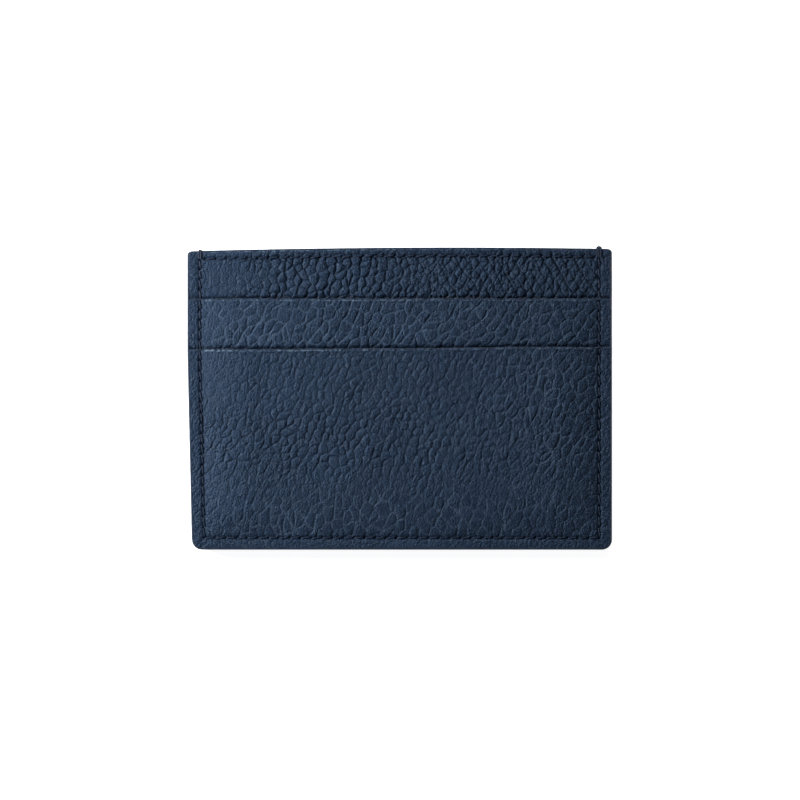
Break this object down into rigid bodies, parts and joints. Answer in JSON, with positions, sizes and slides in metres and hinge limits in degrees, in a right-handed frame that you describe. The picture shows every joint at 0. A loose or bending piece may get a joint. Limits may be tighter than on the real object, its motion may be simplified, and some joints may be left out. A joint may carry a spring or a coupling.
{
  "type": "card holder",
  "caption": "Slim flat leather card holder with stepped card slots on both sides and a centre pocket open along the top, sewn round its sides and bottom.",
  "frame": {"origin": "bottom centre of the bounding box, on the surface the holder lies on: the middle of the back pocket's face", "axes": "+Z out of the front pocket's face, through the thickness; +Y from the sewn bottom edge to the open top edge; +X to the right as the front is read"},
  "size_m": [0.1, 0.0711, 0.0064],
  "materials": {
    "grained_leather": "navy full-grain leather with a coarse slanting pebble, satin",
    "edge_paint": "smooth navy edge paint, semi-matt",
    "thread": "bonded polyester sewing thread, dark navy",
    "lining_fabric": "fine plain-woven lining, navy",
    "tail_fabric": "thin plain-woven pocket fabric, near black"
  },
  "bodies": {
    "root": {"front_lower_pocket": "grained_leather", "front_upper_pocket": "grained_leather", "front_body_panel": "grained_leather", "front_upper_pocket_tail": "tail_fabric", "front_pocket_lining": "lining_fabric", "front_top_edge_paint": "edge_paint", "front_upper_slot_edge_paint": "edge_paint", "front_lower_slot_edge_paint": "edge_paint", "front_perimeter_stitches": "thread", "front_top_hem_stitches": "thread", "front_tail_stitches": "thread", "back_lower_pocket": "grained_leather", "back_upper_pocket": "grained_leather", "back_body_panel": "grained_leather", "back_upper_pocket_tail": "tail_fabric", "back_pocket_lining": "lining_fabric", "back_top_edge_paint": "edge_paint", "back_upper_slot_edge_paint": "edge_paint", "back_lower_slot_edge_paint": "edge_paint", "back_perimeter_stitches": "thread", "back_top_hem_stitches": "thread", "back_tail_stitches": "thread", "perimeter_edge_paint": "edge_paint", "seam_end_loops": "thread"}
  },
  "joints": []
}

EXERCISE BRIEF »
Search the listing above for the string "with". Copy every line that contains it.

SOLUTION FOR THIS EXERCISE »
Break this object down into rigid bodies, parts and joints. Answer in JSON, with positions, sizes and slides in metres and hinge limits in degrees, in a right-handed frame that you describe. The picture shows every joint at 0. A loose or bending piece may get a joint. Limits may be tighter than on the real object, its motion may be simplified, and some joints may be left out. A joint may carry a spring or a coupling.
  "caption": "Slim flat leather card holder with stepped card slots on both sides and a centre pocket open along the top, sewn round its sides and bottom.",
    "grained_leather": "navy full-grain leather with a coarse slanting pebble, satin",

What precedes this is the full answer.